_Available data_.
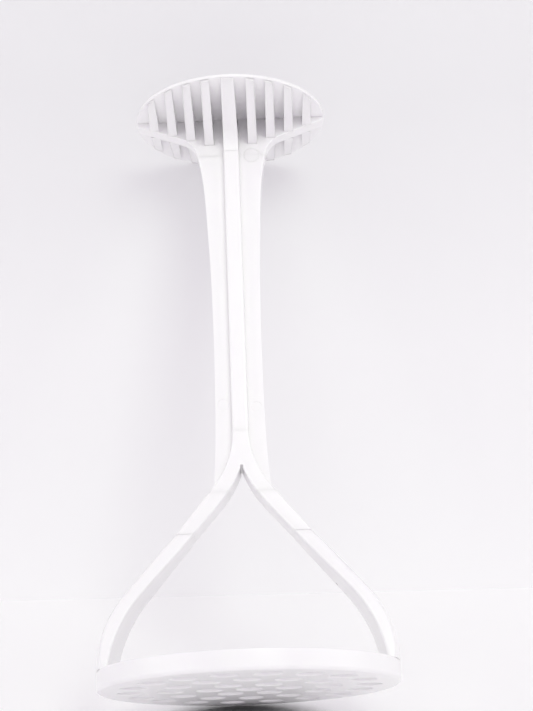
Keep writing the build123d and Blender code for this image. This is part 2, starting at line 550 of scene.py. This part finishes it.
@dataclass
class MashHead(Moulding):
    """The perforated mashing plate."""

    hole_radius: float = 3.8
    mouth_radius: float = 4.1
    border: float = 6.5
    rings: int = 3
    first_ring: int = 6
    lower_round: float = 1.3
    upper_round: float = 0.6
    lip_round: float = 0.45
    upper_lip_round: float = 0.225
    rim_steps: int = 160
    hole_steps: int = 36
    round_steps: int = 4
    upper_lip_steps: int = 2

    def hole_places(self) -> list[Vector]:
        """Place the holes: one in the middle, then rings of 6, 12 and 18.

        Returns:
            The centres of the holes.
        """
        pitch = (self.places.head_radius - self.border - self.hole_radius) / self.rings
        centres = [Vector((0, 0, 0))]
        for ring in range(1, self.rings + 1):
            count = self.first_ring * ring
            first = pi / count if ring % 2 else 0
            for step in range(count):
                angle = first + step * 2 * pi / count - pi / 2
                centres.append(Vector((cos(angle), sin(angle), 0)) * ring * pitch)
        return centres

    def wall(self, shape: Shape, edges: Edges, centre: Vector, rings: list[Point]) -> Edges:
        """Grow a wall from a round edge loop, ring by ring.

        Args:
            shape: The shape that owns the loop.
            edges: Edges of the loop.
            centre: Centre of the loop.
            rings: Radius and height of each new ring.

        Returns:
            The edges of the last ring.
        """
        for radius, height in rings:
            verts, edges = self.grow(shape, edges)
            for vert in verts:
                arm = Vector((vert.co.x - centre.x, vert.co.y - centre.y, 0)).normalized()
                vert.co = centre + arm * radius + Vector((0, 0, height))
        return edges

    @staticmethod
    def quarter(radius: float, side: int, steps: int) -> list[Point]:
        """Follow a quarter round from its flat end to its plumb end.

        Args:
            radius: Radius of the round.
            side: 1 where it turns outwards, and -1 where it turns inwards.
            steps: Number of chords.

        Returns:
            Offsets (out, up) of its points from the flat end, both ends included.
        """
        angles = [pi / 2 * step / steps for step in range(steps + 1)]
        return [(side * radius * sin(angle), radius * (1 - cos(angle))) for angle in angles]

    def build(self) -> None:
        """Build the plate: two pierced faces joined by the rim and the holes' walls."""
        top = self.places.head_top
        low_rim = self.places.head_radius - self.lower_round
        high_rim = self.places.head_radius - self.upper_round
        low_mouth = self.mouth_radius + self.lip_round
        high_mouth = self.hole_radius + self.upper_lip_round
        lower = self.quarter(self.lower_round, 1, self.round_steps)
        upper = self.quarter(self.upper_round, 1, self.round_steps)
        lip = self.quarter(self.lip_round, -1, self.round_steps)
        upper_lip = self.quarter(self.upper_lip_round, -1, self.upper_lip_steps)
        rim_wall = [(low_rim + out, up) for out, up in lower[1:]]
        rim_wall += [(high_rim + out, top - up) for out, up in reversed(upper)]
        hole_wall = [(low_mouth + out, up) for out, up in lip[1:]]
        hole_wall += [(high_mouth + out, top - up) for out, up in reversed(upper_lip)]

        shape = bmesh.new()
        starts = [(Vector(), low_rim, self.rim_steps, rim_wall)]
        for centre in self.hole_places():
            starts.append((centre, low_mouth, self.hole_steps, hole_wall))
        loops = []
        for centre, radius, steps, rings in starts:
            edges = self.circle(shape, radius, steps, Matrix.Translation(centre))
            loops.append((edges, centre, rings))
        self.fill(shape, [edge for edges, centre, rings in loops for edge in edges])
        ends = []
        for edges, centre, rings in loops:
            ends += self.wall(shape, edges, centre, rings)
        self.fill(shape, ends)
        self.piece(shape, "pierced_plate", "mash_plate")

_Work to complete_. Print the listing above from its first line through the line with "6, 12 and 18.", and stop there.

_Result of this task_.
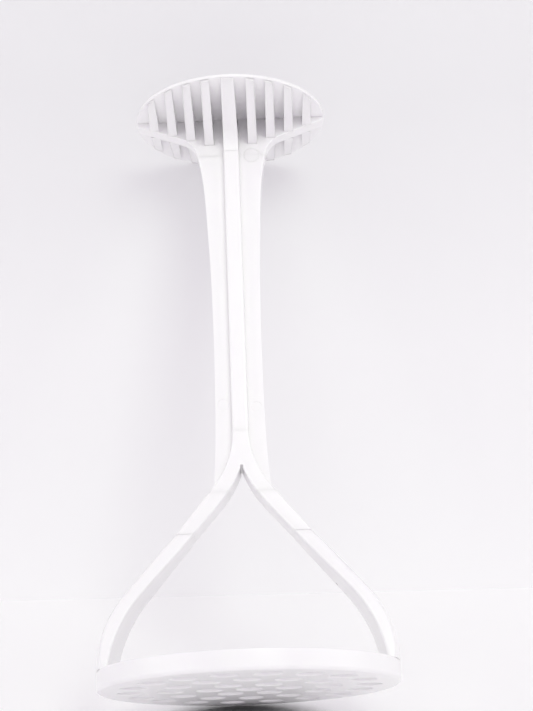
Keep writing the build123d and Blender code for this image. This is part 2, starting at line 550 of scene.py. This part finishes it.
@dataclass
class MashHead(Moulding):
    """The perforated mashing plate."""

    hole_radius: float = 3.8
    mouth_radius: float = 4.1
    border: float = 6.5
    rings: int = 3
    first_ring: int = 6
    lower_round: float = 1.3
    upper_round: float = 0.6
    lip_round: float = 0.45
    upper_lip_round: float = 0.225
    rim_steps: int = 160
    hole_steps: int = 36
    round_steps: int = 4
    upper_lip_steps: int = 2

    def hole_places(self) -> list[Vector]:
        """Place the holes: one in the middle, then rings of 6, 12 and 18.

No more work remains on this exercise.